University of Windsor uses textile structure as integral part of illuminated elements.

A new approach to the design of light-emitting fabric could lead to the development of softer and more wearable luminous clothing, according to a project at the University of Windsor in Ontario.

The fabrication of wearable e-textiles and smart clothing has until now been hindered by a number of factors, including the porous structures and non-planar surfaces of the textiles themselves. The Windsor project tackled the problem by using the textile structure as an integral part of wearable device design. The findings were published in Matter.

"Users want light-emitting displays that are integrated into fabrics so that they are still soft, lightweight, stretchable, washable, and wearable; just like ordinary clothing but with light-emitting panels that can illuminate the user or display graphics," said Tricia Carmichael from the University of Windsor.

One issue with this in practice has been the inherent stiffness of light-emitting structures, making it difficult for a fabric incorporating them to remain able to move and stretch. So the Windsor team took a different approach, using a sheer nylon and spandex fabric as the substrate for a transparent conductor.

"We coat the open framework structure of an ultrasheer knitted textile with a conformal gold film using solution-based metallization, to form gold-coated ultrasheer electrodes that are highly conductive and retain conductivity to 200-percent strain," said the project in its published paper.

The team then used the gold-coated ultrasheer fabric as both top and bottom transparent electrodes sandwiching an elastomeric emissive layer, producing "lightweight, wearable, light-emitting e-textiles that function to the strain limit of the textile."

Dynamic display

Patterned light emission is a key aspect of wearable luminous clothing, so the project used a stencil-printing method to deposit a wax resist over certain areas of the fabric before metallization, shielding those areas from the gold coating while the remainder is treated.
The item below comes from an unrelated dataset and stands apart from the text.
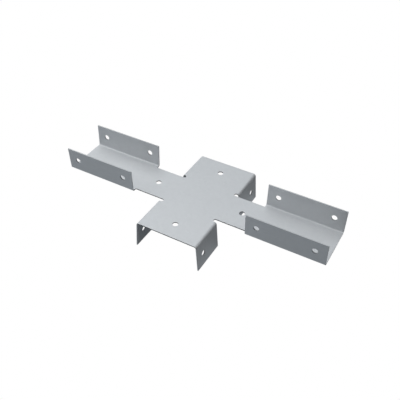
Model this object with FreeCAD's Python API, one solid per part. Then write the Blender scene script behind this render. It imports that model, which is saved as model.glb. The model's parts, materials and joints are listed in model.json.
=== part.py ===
import FreeCAD, Part
import math
import os

# Fence bracket, punched and folded from one cross-shaped blank of galvanised sheet.
# The long arm runs along X. Each of its ends is a channel, open upwards, that holds a rail.
# The cross arm runs along Y. Its flanges are folded down, astride a timber that runs along Y.
# The origin is the middle of the underside, where the bracket sits on that timber.
# Lengths are in millimetres and angles in degrees.

# Sheet
sheet_thickness = 1.6
inner_bend_radius = 2.4

# Long arm: the channel's width is inside its flanges, and its height is from the underside of
# the sheet. The neck's length is from the saddle's outer face to the inner end of the channel.
channel_length = 111.5
channel_width = 66.8
channel_height = 36.0
channel_splay = 2.2
neck_length = 41.9
neck_width = 56.5

# Cross arm: the saddle's length is that of one flange, its width is inside the flanges, and its
# depth is from the top of the sheet to a flange's lower edge
saddle_length = 54.35
saddle_width = 90.0
saddle_depth = 42.4
saddle_splay = 4.2
corner_relief_diameter = 5.2

# Holes: each distance is from a hole's centre to the edge named
bolt_hole_diameter = 8.0
hole_to_flange_end = 16.0
channel_hole_to_upper_edge = 16.4
saddle_hole_to_lower_edge = 19.3
arm_hole_to_arm_end = 24.0

# Places that follow from the sizes above
outer_bend_radius = inner_bend_radius + sheet_thickness
channel_bend_y = channel_width / 2 - inner_bend_radius
saddle_bend_x = saddle_width / 2 - inner_bend_radius
saddle_outer_x = saddle_bend_x + outer_bend_radius
channel_inner_x = saddle_outer_x + neck_length
half_length = channel_inner_x + channel_length
neck_edge_y = neck_width / 2
saddle_inner_y = neck_edge_y + corner_relief_diameter
half_span = saddle_inner_y + saddle_length
neck_hole_x = (saddle_outer_x + channel_inner_x) / 2
arm_hole_y = half_span - arm_hole_to_arm_end

origin = FreeCAD.Vector(0, 0, 0)
x_axis = FreeCAD.Vector(1, 0, 0)
y_axis = FreeCAD.Vector(0, 1, 0)
z_axis = FreeCAD.Vector(0, 0, 1)
mid_sheet = z_axis * (sheet_thickness / 2)


def line(start, end):
    """Straight edge."""
    return Part.LineSegment(start, end).toShape()


def arc(start, middle, end):
    """Round edge through three points."""
    return Part.Arc(start, middle, end).toShape()


def drill(centre, direction):
    """Cylinder that cuts one bolt hole, from a point midway through the sheet."""
    start = centre - direction * sheet_thickness
    return Part.makeCylinder(bolt_hole_diameter / 2, 2 * sheet_thickness, start, direction)


def plate_quarter():
    """Flat sheet between the bend lines, in the quarter where x and y are positive.

    The corner relief is a half circle on the cross arm's bend line. It keeps the down-folded
    flange clear of the neck by its own diameter.
    """
    relief_radius = corner_relief_diameter / 2
    corners = [
        (0, 0),
        (half_length, 0),
        (half_length, channel_bend_y),
        (channel_inner_x, channel_bend_y),
        (channel_inner_x, neck_edge_y),
        (saddle_bend_x, neck_edge_y),
    ]
    long_arm = [FreeCAD.Vector(x, y, 0) for x, y in corners]
    relief_middle = FreeCAD.Vector(saddle_bend_x - relief_radius, neck_edge_y + relief_radius, 0)
    relief_end = FreeCAD.Vector(saddle_bend_x, saddle_inner_y, 0)
    arm_corner = FreeCAD.Vector(saddle_bend_x, half_span, 0)
    arm_end_middle = FreeCAD.Vector(0, half_span, 0)
    edges = [line(start, end) for start, end in zip(long_arm, long_arm[1:])]
    edges.append(arc(long_arm[-1], relief_middle, relief_end))
    edges.append(line(relief_end, arm_corner))
    edges.append(line(arm_corner, arm_end_middle))
    edges.append(line(arm_end_middle, origin))
    return Part.Face(Part.Wire(edges)).extrude(z_axis * sheet_thickness)


def flange(length, height, splay, hole_places, hole_to_free_edge):
    """Flange folded up off a bend line that lies along X, with its middle at the origin.

    The flat sheet comes to the bend line from -Y, with its underside at z = 0. The flange
    leans away from it by the splay. Its free edge is cut square to the sheet, and the higher
    corner of that edge is at the height. The hole places are along X.
    """
    turn = math.radians(90 - splay)
    bend_centre = z_axis * outer_bend_radius
    uphill = FreeCAD.Vector(0, math.cos(turn), math.sin(turn))
    outward = FreeCAD.Vector(0, math.sin(turn), -math.cos(turn))

    def bend_point(radius, angle):
        return bend_centre + FreeCAD.Vector(0, math.sin(angle), -math.cos(angle)) * radius

    inner = [bend_point(inner_bend_radius, turn * share) for share in (0, 0.5, 1)]
    outer = [bend_point(outer_bend_radius, turn * share) for share in (0, 0.5, 1)]
    straight = uphill * ((height - inner[2].z) / uphill.z)
    inner_corner = inner[2] + straight
    outer_corner = outer[2] + straight
    section = Part.Wire([
        arc(*inner),
        line(inner[2], inner_corner),
        line(inner_corner, outer_corner),
        line(outer_corner, outer[2]),
        arc(*reversed(outer)),
        line(outer[0], inner[0]),
    ])
    folded = Part.Face(section).extrude(x_axis * length)
    folded.translate(x_axis * (-length / 2))
    hole_line = (inner_corner + outer_corner) / 2 - uphill * hole_to_free_edge
    for place in hole_places:
        folded = folded.cut(drill(hole_line + x_axis * place, outward))
    return folded


def channel_flange():
    """Upright flange of the channel, in the quarter where x and y are positive."""
    hole_place = channel_length / 2 - hole_to_flange_end
    hole_places = (-hole_place, hole_place)
    height = channel_height
    folded = flange(channel_length, height, channel_splay, hole_places, channel_hole_to_upper_edge)
    folded.translate(FreeCAD.Vector(half_length - channel_length / 2, channel_bend_y, 0))
    return folded


def saddle_flange():
    """Down-folded flange of the cross arm, in the quarter where x and y are positive."""
    hole_places = (hole_to_flange_end - saddle_length / 2,)
    folded = flange(saddle_length, saddle_depth, saddle_splay, hole_places, saddle_hole_to_lower_edge)
    # A quarter turn points the flange along X, and the mirror image about mid-sheet points down
    folded.rotate(origin, z_axis, -90)
    folded = folded.mirror(mid_sheet, z_axis)
    folded.translate(FreeCAD.Vector(saddle_bend_x, half_span - saddle_length / 2, 0))
    return folded


def in_all_quarters(shape):
    """The shape of one quarter and its mirror images in the other three."""
    pair = [shape, shape.mirror(origin, x_axis)]
    return pair + [each.mirror(origin, y_axis) for each in pair]


def bracket():
    """The whole folded sheet, as one solid."""
    quarter = plate_quarter().fuse([channel_flange(), saddle_flange()])
    first, *others = in_all_quarters(quarter)
    sheet = first.fuse(others).removeSplitter()
    for side in (-1, 1):
        sheet = sheet.cut(drill(mid_sheet + x_axis * side * neck_hole_x, z_axis))
        sheet = sheet.cut(drill(mid_sheet + y_axis * side * arm_hole_y, z_axis))
    return sheet.Solids[0]


os.makedirs("parts", exist_ok=True)
bracket().exportStep("parts/bracket.step")
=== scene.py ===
# %% [markdown]
# # A cross-shaped fence bracket
#
# This lesson dresses one part: a fence bracket, punched flat and folded from a single sheet of
# galvanised steel. Its long arm ends in two channels that hold rails. Its cross arm has four
# flanges folded down, astride a timber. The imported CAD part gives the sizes, and Blender gives
# the sheet its rounded edges, its zinc surface, its light and its camera.

# %% Load the frame
import bpy
import json
import math
from mathutils import Matrix, Vector


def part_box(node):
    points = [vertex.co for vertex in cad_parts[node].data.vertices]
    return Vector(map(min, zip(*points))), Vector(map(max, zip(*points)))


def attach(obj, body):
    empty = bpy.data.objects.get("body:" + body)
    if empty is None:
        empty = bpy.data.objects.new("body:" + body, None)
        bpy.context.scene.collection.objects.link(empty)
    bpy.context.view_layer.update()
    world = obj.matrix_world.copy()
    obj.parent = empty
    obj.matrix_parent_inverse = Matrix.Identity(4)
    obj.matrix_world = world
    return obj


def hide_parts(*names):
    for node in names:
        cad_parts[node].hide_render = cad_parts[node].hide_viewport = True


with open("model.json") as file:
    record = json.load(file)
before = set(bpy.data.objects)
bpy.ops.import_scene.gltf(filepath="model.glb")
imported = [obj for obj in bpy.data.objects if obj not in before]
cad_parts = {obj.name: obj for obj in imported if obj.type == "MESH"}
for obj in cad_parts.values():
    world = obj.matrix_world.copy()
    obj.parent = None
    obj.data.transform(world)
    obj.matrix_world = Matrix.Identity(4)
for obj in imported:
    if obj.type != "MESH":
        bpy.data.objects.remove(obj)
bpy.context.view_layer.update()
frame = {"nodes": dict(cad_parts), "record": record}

print("nodes in the frame:", sorted(frame["nodes"]))

# %% [markdown]
# ## Sizes
#
# A folded part is set out from its flat blank, so the sizes wanted here are those of the blank.
# Most of them follow from the frame: the box gives the reach of each arm, and each hole's mount
# gives a place on its flange and the way the flange leans. Only three sizes have no mount to
# measure, so they are named here. Everything is in metres, and angles are in radians.

# %% Sizes from the frame
millimetre = 0.001
mounts = {mount["name"]: mount for mount in frame["record"]["mounts"]}
channel_hole = mounts["right_channel_back_outer_hole"]
inner_channel_hole = mounts["right_channel_back_inner_hole"]
saddle_hole = mounts["back_saddle_right_hole"]

inner_bend_radius = 2.4 * millimetre
neck_width = 56.5 * millimetre
corner_relief_diameter = 5.2 * millimetre

sheet = channel_hole["dims"]["length_mm"] * millimetre
hole_radius = channel_hole["dims"]["r_mm"] * millimetre
outer_bend_radius = inner_bend_radius + sheet
neutral_radius = inner_bend_radius + sheet / 2

low_corner, high_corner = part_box("bracket")
half_length = high_corner.x
half_span = high_corner.y
channel_middle_x = mounts["right_channel_floor"]["pos_m"][0]
channel_length = 2 * (half_length - channel_middle_x)
channel_inner_x = half_length - channel_length
neck_edge_y = neck_width / 2
saddle_inner_y = neck_edge_y + corner_relief_diameter
saddle_length = half_span - saddle_inner_y
saddle_middle_y = (half_span + saddle_inner_y) / 2
print(f"sheet {sheet / millimetre:.2f} mm, holes {2 * hole_radius / millimetre:.1f} mm across")

# %% [markdown]
# ## Unfolding
#
# A bend stretches the sheet outside and squeezes it inside, but the middle of its thickness keeps
# its length. So a place on a folded flange goes back to the flat blank by laying out that middle
# line: first the arc round the bend, then the straight flange. Each fold stops a little short of
# square, and the mount's axis says by how much, because the holes were punched square to the
# sheet.

# %% Unfold each kind of flange
def unfold(height, turn, radius):
    """How far past its bend line, in the flat, lies a point that ends up at this height.

    The radius is the point's own radius round the bend, and the height is from the sheet's outer
    face.
    """
    straight = (height - outer_bend_radius + radius * math.cos(turn)) / math.sin(turn)
    return neutral_radius * turn + straight


def bend_line_of(hole_reach, hole_flat, turn):
    """The bend line's distance from the middle, worked back from where a folded hole lies."""
    straight = hole_flat - neutral_radius * turn
    return hole_reach - neutral_radius * math.sin(turn) - straight * math.cos(turn)


channel_turn = math.pi / 2 + math.asin(channel_hole["axis"][2])
channel_hole_flat = unfold(channel_hole["pos_m"][2], channel_turn, neutral_radius)
channel_bend_y = bend_line_of(channel_hole["pos_m"][1], channel_hole_flat, channel_turn)
channel_flange = unfold(high_corner.z, channel_turn, inner_bend_radius)

saddle_turn = math.pi / 2 - math.asin(saddle_hole["axis"][2])
saddle_hole_flat = unfold(sheet - saddle_hole["pos_m"][2], saddle_turn, neutral_radius)
saddle_bend_x = bend_line_of(saddle_hole["pos_m"][0], saddle_hole_flat, saddle_turn)
saddle_flange = unfold(sheet - low_corner.z, saddle_turn, inner_bend_radius)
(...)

Removal of the wax then leaves behind a fabric capable of patterned emission.

In trials, this approach successfully created a fabric displaying static illuminated patterns such as a smiley-face emoji. The team also fabricated a dynamic seven-segment display, by patterning seven rectangular segments on the fabric snd then selectively operating them in different combinations to display changing numerals.

A textile-centric approach to wearable electronics could allow a broad range of natural and synthetic materials to be knitted, woven, tufted, and braided into a variety of light-emitting structures, while exploiting the ability to tailor paramters such as fiber density, composition and durability.
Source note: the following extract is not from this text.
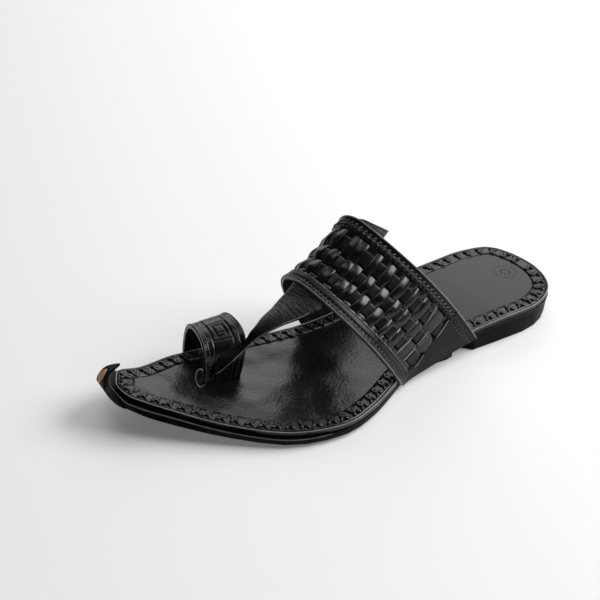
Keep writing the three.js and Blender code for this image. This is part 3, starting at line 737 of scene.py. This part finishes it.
def make_binding(name, shape, covered, roll_end, pitch, pull, turned):
    """One folded strap. Its roll ends at roll_end, and each stitch pulls it in by pull."""
    low, high = covered
    strap = cut_flat(name, BINDING_LONG, 1, 1, 420, 26, rounding=0)

    def place(x, y, z):
        # the front one is turned end for end, so that its outer roll has the worn edge
        across, t = (0.5 - y, 1 - x / BINDING_LONG) if turned else (y + 0.5, x / BINDING_LONG)
        share = low + (high - low) * across
        height = np.interp(across, shape[:, 0], shape[:, 1])
        roll = smooth(across / 0.06) * smooth((roll_end - across) / 0.08)
        away_from_foot = smooth((np.minimum(t, 1 - t) - 0.03) / 0.06)
        run = (t - 0.5) * float(band.length((low + high) / 2))
        gather = pull * np.cos(math.tau * (run / pitch - 0.55 * across))
        height = height + roll * away_from_foot * (0.26 * pucker(run, across * 7) + gather)
        back = -band_wall(t) + 0.4
        return band.at(share, t, np.where(z > -0.5, height, np.minimum(height - 0.3, back)))

    return lay(strap, place)


front_binding = make_binding("front_binding", FRONT_ROLL, FRONT_BINDING, 0.4, FRONT_PITCH, 0.12, True)
rear_binding = make_binding("rear_binding", REAR_ROLL, REAR_BINDING, 0.45, REAR_PITCH, 0.3, False)
print("bindings:", len(front_binding.data.polygons), len(rear_binding.data.polygons), "faces")

# %% [markdown]
# ## Thin pale lines
# Where leather is cut, its edge is burnished and shows as a thin pale line: along both
# bindings, along the rim of the insole and of the outsole, and at the ends of the strips. They
# are cords of about half a millimetre. A closed one starts as a torus and an open one as a
# cylinder, whose rings of points are then carried along the edge.

# %% Cords along edges
def open_cord(name, path, radius, flat=1.0):
    """A thin cord with tapered ends along a path of points on the last."""
    path = np.array(path, float)
    clear_bench()
    bpy.ops.mesh.primitive_cylinder_add(vertices=6, radius=1, depth=1)
    cord = bpy.context.object
    cord.name = name
    steps = len(path) - 1
    pick_edges(cord, lambda a, b: abs(a[2] - b[2]) > 0.5)
    bpy.ops.mesh.subdivide_edgering(number_cuts=steps - 1, interpolation="LINEAR")
    bpy.ops.object.mode_set(mode="OBJECT")
    points = points_of(cord)
    at = np.clip((points[:, 2] + 0.5) * steps, 0, steps)
    i = np.minimum(np.round(at).astype(int), steps)
    along = np.gradient(path, axis=0)
    along /= np.linalg.norm(along, axis=1)[:, None]
    side = np.cross(along, (0, 0, 1))
    side /= np.linalg.norm(side, axis=1)[:, None] + 1e-9
    up = np.cross(side, along)
    taper = np.minimum(1, 0.35 + np.minimum(i, steps - i) * 0.3)
    moved = path[i] + (side[i] * points[:, :1] + up[i] * points[:, 1:2] * flat) * radius * taper[:, None]
    move_points(cord, (moved + LAST_TO_FRAME) * MILLIMETRE)
    pick(cord)
    bpy.ops.object.shade_smooth()
    return cord


t_run = np.linspace(0.004, 0.996, 240)
band_lines = [
    open_cord("line_front_rim", band.at(0.006, t_run, -0.35), 0.34),
    open_cord("line_front_inner", band.at(0.1415, t_run, -0.34), 0.18),
    open_cord("line_rear_rim", band.at(0.994, t_run, -0.2), 0.36),
]
band_edge_lines = sew("band_edge_lines", band_lines)
print("edge lines of the band:", len(band_edge_lines.data.polygons), "faces")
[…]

"We are optimistic about the ability to scale up the technology," commented Carmichael. "The process we use to deposit the ultrathin gold coating on fabric fibers can be scaled up by increasing the volume of the plating solution, enabling processing of entire articles of clothing. We also use existing ultrasheer fabrics and thus do not require new textile manufacturing."

One significant remaining hurdle could be ways of incorporating wearable light-emitting devices into everyday life in general, and do so without bulky energy generators and storage systems. The University of Windsor team intends to tackle this as part of its future work.

"We are exploring the wide variety of textile architectures as an integral part of device electrode design to enable the seamless integration of energy storage materials into textiles," said Carmichael.